If you absolutely have nothing now then you have to consider that these chips won't really be available at any affordable price till Q2 next year even though they will be available in Q1. I'm quite positive to say that the mainstream models will be inflated just like the Yorks when they first came out Q1. The Yorks even had an issue and had to be extended on the release date after it was fixed.

I'd say April of next year is when you'll be able to get one for a good price but, that's a whole year away. I currently have a 5 year old cpu and am in desperate need to upgrade so I'm strongly considering the Q6600 since it's about $200 everywhere you look. You can oc this chip to a great extent like 3.6ghz and it won't be a burden to the wallet for something that performs about the same as a York with the exception of a SSE4 coded program which currently are only encoding proggies.

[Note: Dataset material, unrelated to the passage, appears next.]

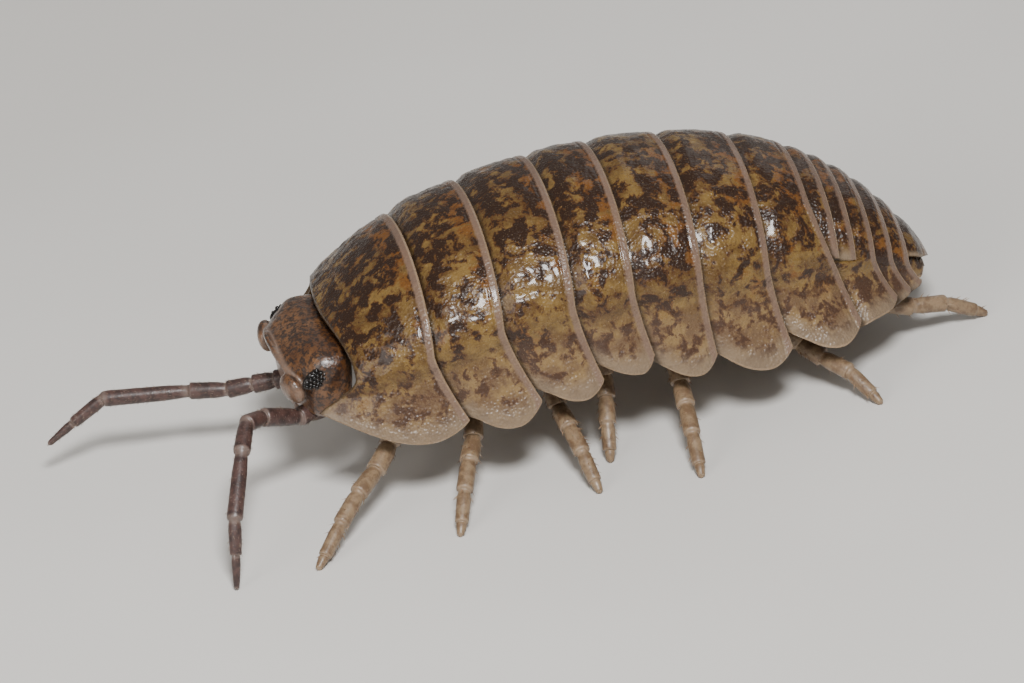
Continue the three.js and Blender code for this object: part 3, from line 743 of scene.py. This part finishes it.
beads = tree_with("eye lenses", {"Lens radius": LENS["radius"] * MM}, bead_tree)
for label, sign in (("left", 1), ("right", -1)):
    yaw = Matrix.Rotation(sign * EYE["turn"], 3, "Z")
    turn = np.array(Matrix.Rotation(EYE["tilt"], 3, "X") @ yaw)
    place = np.array(EYE["place"]) * [sign, 1, 1]
    spots = []
    for row in range(-2, 3):
        for k in range(-4, 5):
            along, up = (k + 0.5 * (row % 2)) * LENS["along"], row * LENS["up"]
            room = 1 - (along / EYE["long"]) ** 2 - (up / EYE["tall"]) ** 2
            if room > 0.1:
                local = np.array([sign * EYE["deep"] * math.sqrt(room), along, up])
                spots.append(turn @ local + place)
    seed = new_piece("lens_spots", to_row(over_floor(np.array(spots))), [])
    lenses = grown(seed, beads, {"Lens radius": LENS["radius"] * MM}, f"eye_{label}_lenses")
    bpy.data.objects.remove(seed)
    radii = EYE["deep"], EYE["long"], EYE["tall"]
    oval, faces = ball(place, radii, (EYE["tilt"], 0, sign * EYE["turn"]))
    base = new_piece(f"eye_{label}_base", to_row(over_floor(oval)), faces)
    wear(base, f"eye_{label}", lens.material)
    wear(lenses, None, None)

# Feelers: a pair, each a chain of seven tubes of dark purplish cuticle with pale joint rings and
# a fine fuzz. Each tube is narrow where it leaves the one before and ends in a lip.
FEELER_RADII = [0.22, 0.22, 0.21, 0.2, 0.19, 0.18, 0.13, 0.06]
FEELERS = {
    "left": [
        (1.0, -6.9, 2.1),
        (1.35, -7.55, 2.1),
        (1.75, -8.42, 2.54),
        (2.15, -8.87, 2.7),
        (3.05, -9.2, 2.5),
        (4.25, -9.8, 1.5),
        (4.55, -9.96, 0.78),
        (4.76, -10.11, 0.07),
    ],
    "right": [
        (-0.9, -6.9, 1.95),
        (-1.15, -7.63, 1.86),
        (-1.3, -8.13, 1.81),
        (-1.5, -8.71, 1.73),
        (-1.8, -9.55, 1.78),
        (-2.3, -11.52, 1.88),
        (-2.42, -12.3, 1.4),
        (-2.5, -12.94, 0.98),
    ],
}
# share of the article's length, and of its radius, from its root to its lip
ARTICLE = [
    (0, 0.78),
    (0.05, 0.76),
    (0.12, 0.84),
    (0.3, 0.95),
    (0.55, 0.98),
    (0.8, 1.02),
    (0.93, 1.05),
    (0.98, 1.02),
    (1.0, 0.9),
]


def limb(name, joints, radii, sides=24):
    """A chain of articles through the joints, which keeps the way to its tip and its joints."""
    joints = np.array(joints, float)
    centres, sizes, near, axes = [], [], [], []
    for i in range(len(joints) - 1):
        step = joints[i + 1] - joints[i]
        for share, size in ARTICLE:
            centres.append(joints[i] + step * share)
            sizes.append(size * mix(radii[i], radii[i + 1], share))
            near.append(1.0 if share < 0.1 or share > 0.93 else 0.0)
            axes.append(step / np.linalg.norm(step))
    centres += [joints[-1] + axes[-1] * radii[-1] * k for k in (0.35, 0.6)]
    sizes += [radii[-1] * 0.6, radii[-1] * 0.15]
    near += [1.0, 1.0]
    axes += [axes[-1]] * 2
    axes = np.array(axes)
    bend = axes.copy()
    bend[1:-1] = axes[:-2] + axes[1:-1] + axes[2:]
    bend /= np.linalg.norm(bend, axis=1, keepdims=True)
    across = np.cross(bend[0], [0, 0, 1.0])
    rings = []
    for centre, size, axis in zip(centres, sizes, bend):
        across = across - axis * (across @ axis)
        across /= np.linalg.norm(across)
        up = np.cross(axis, across)
        angle = np.arange(sides) * 2 * math.pi / sides
        around = np.cos(angle)[:, None] * across + np.sin(angle)[:, None] * up
        rings.append(centre + size * around)
    points = np.array(rings)
    points[..., 2] = np.maximum(points[..., 2], 0.0)
    ahead = np.repeat(bend[:, None, :], sides, 1).astype(np.float32)
    ring = np.repeat(np.array(near)[:, None], sides, 1).astype(np.float32)
    down = np.linspace(0.01, 0.99, len(rings))[:, None] + np.zeros(sides)
    about = np.arange(sides) / sides + np.zeros(down.shape)
    unwrap = np.stack([down, about, np.zeros(down.shape)], -1).astype(np.float32)
    fields = dict(ahead=ahead, ring=ring, unwrap=unwrap)
    return new_piece(name, to_row(points), loft_faces(len(rings), sides), **fields)


HAIR_PATCH = 0.003


def root_patches(hairs):
    """Gives each hair a small patch of a UV map, at its root's place on the unrolled limb."""
    mesh = hairs.data
    root = np.empty(len(mesh.vertices) * 3, np.float32)
    mesh.attributes["unwrap"].data.foreach_get("vector", root)
    corner = np.empty(len(mesh.loops), np.int32)
    mesh.loops.foreach_get("vertex_index", corner)
    corners = np.array([(0, 0), (1, 0), (0, 1), (-1, 0), (0, -1)])
    patch = HAIR_PATCH / 2 * corners[corner % len(corners)]
    places = root.reshape(-1, 3)[corner, :2] + patch
    mesh.uv_layers.new(name="OFBake").data.foreach_set("uv", places.astype(np.float32).ravel())


HAIR_LEAN, SHORTEST_HAIR, LONGEST_HAIR = 1.1, 0.6, 1.3
BARE_HEIGHT = 0.2 * MM


def hair_tree(material):
    """Short pointed hairs over a limb, leaning towards its tip, with none next to the floor."""

    def build(node, inputs):
        height = node("ShaderNodeSeparateXYZ", Vector=node("GeometryNodeInputPosition").outputs[0])
        clear = node(
            "FunctionNodeCompare",
            dict(operation="GREATER_THAN"),
            A=height.outputs["Z"],
            B=inputs["Bare height"],
        )
        spots = node(
            "GeometryNodeDistributePointsOnFaces",
            Mesh=inputs["Geometry"],
            Selection=clear.outputs[0],
            Density=inputs["Hairs per square metre"],
            Seed=inputs["Seed"],
        )
        hair = node(
            "GeometryNodeMeshCone",
            Vertices=4,
            Radius_Bottom=inputs["Hair radius"],
            Depth=inputs["Hair length"],
        )
        way = node("GeometryNodeInputNamedAttribute", dict(data_type="FLOAT_VECTOR"), Name="ahead")
        scale = dict(operation="SCALE")
        lean = node("ShaderNodeVectorMath", scale, Vector=way.outputs[0], Scale=HAIR_LEAN)
        total = node("ShaderNodeVectorMath", dict(operation="ADD"))
        tree = total.id_data
        tree.links.new(spots.outputs["Normal"], total.inputs[0])
        tree.links.new(lean.outputs[0], total.inputs[1])
        turn = node("FunctionNodeAlignRotationToVector", dict(axis="Z"), Vector=total.outputs[0])
        size = node(
            "FunctionNodeRandomValue", Min=SHORTEST_HAIR, Max=LONGEST_HAIR, Seed=inputs["Seed"]
        )
        placed = node(
            "GeometryNodeInstanceOnPoints",
            Points=spots.outputs["Points"],
            Instance=hair.outputs[0],
            Rotation=turn.outputs[0],
            Scale=[o for o in size.outputs if o.type == "VALUE" and o.enabled][0],
        )
        solid = node("GeometryNodeRealizeInstances", Geometry=placed.outputs[0])
        dressed = node("GeometryNodeSetMaterial", Geometry=solid.outputs[0], Material=material)
        return dressed.outputs[0]

    inputs = {"Hair length": 0.0, "Hair radius": 0.0, "Hairs per square metre": 0.0, "Seed": 1}
    inputs["Bare height"] = BARE_HEIGHT
    return tree_with("hairs on " + material.name, inputs, build)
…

For $200 I see more life in this than I do a Wolf at 4.0ghz for around the same price which will allow me to extend my overall upgrading time to another 2 years from now UNLESS gaming developers right off the bat natively code their stuff for the consideration of quads more so than running 2 main threads which is how the majority of multithreaded games are coded now. I don't see this happening for a long time though. This is the reason why a dualcore shows roughly the same performance as a quad in games that are coded for 4 threads like Supreme Commander because only 2 threads are mainly used where the other 2 threads are only helping threads. The same applies with UT3.

If I were to guess then I'd say that games would start having 4 main threads within another year from now since the majority of gamers now are only running duals.